Why are living wages so important?

Living wages are key to lifting people and families out of poverty. It is the minimum required to meet someone’s basic needs, which is what ends cycles of poverty and dependence on government assistance, minimizes employee turnover, maximizes productivity, increases employee retention, and leads to better overall health and education for each generation. It’s also the right thing to do.

Article 23(3) of the Universal Declaration of Human Rights (UDHR) declares a living wage to be a human right, stating “Everyone who works has the right to just and favorable remuneration ensuring for himself and his family an existence worthy of human dignity...”

 

How are you able to publish your wages?

ACCOUNTABLE rigorously audits the employment practices of manufacturers while identifying and correcting participant factories’ policies and procedures based on the findings. All of ABLE’s manufacturers must go through the ACCOUNTABLE process to work with us. Wages are one of the three key areas of focus for us, along with equality and safety. To learn more about ACCOUNTABLE and see our audits, visit https://www.livefashionable.com/pages/accountable.

 

What about measuring your environmental impact?

We have created an environmental assessment as well as our social impact assessment. However, we’re focusing on the social impact assessment first because we found that the greater lack in the marketplace was an audit that focused on women’s equality, safety and wages. We will eventually launch the environmental part of our audit, but do not currently have a timeline. Until that date, we will use other environmental audits.  

 

Who completes the accountABLE audits? And are they credentialed, trustworthy sources?
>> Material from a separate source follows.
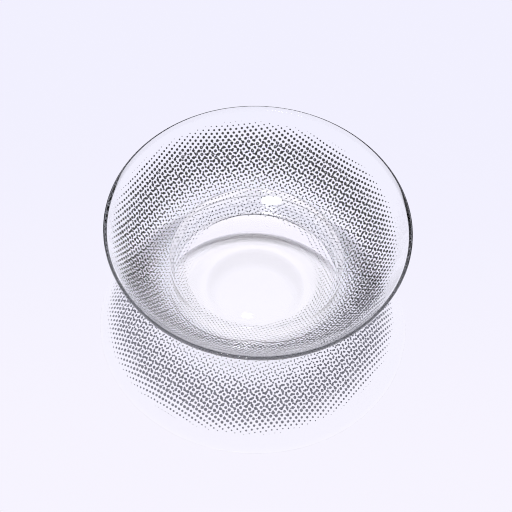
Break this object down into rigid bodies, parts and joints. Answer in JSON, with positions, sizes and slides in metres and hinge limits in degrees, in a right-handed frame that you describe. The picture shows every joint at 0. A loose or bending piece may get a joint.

We have hired third-party auditors to create and complete our accountABLE assessments. They are supply chain management auditors with a specialty in the intersection of brand and operational innovation. They have experience working for a diverse range of global companies from Fortune 100 to venture-backed startups, helping them adopt operational excellence in an accelerating landscape.

 

What are you measuring in your audits?

Our audits evaluate our partners on equality, safety and wages with a particular emphasis on women in the workplace.

 

Do you audit all your partners?

Yes, we have either completed or are in progress of auditing all our partners. Moving forward, since we have created this audit platform recently, it will now be the new on-boarding audit for new manufacturers.  

 

How long does the audit take and how often do you perform audits on your partners?

The full ACCOUNTABLE audit takes 4-6 months, including the 90-day corrective action period. We perform audits annually.

 

What do you do if you find a vendor isn’t meeting your standards?

After completing the audit, we review each partner’s results and identify areas of improvement and create a corrective action plan. We give the partner 3 months to complete a majority of the committed actions, and sometimes allow for a 6-month grace period on a case-by-case basis.  

 

Have any other brands gone through the ACCOUNTABLE audit?

ACCOUNTABLE is in the process of receiving 501(c)3 status. After it is confirmed, other companies will be able to utilize this auditing system to evaluate their supply chains. It is important to us that ACCOUNTABLE is operated as a 3rd party entity, ensuring its neutrality.

 

Are other countries going to be released?

Yes, absolutely. In August 2018 we launched our first ACCOUNTABLE report with the release of our Nashville Headquarters audit. Further factory audits from our manufacturing partners will be released starting with Ethiopia in Fall 2018, and Mexico, Peru, and Brazil to follow.

 

Does ABLE own its manufacturing?

Jewelry production is the only manufacturing we own. That’s intentional. By partnering with local entrepreneurs around the world, we’re not only supporting them, but we’re also able to have a greater impact beyond our own scale. When we identify areas of workplace improvement, all the employees of that partner benefit - regardless if they’re working on an ABLE garment or another brand’s.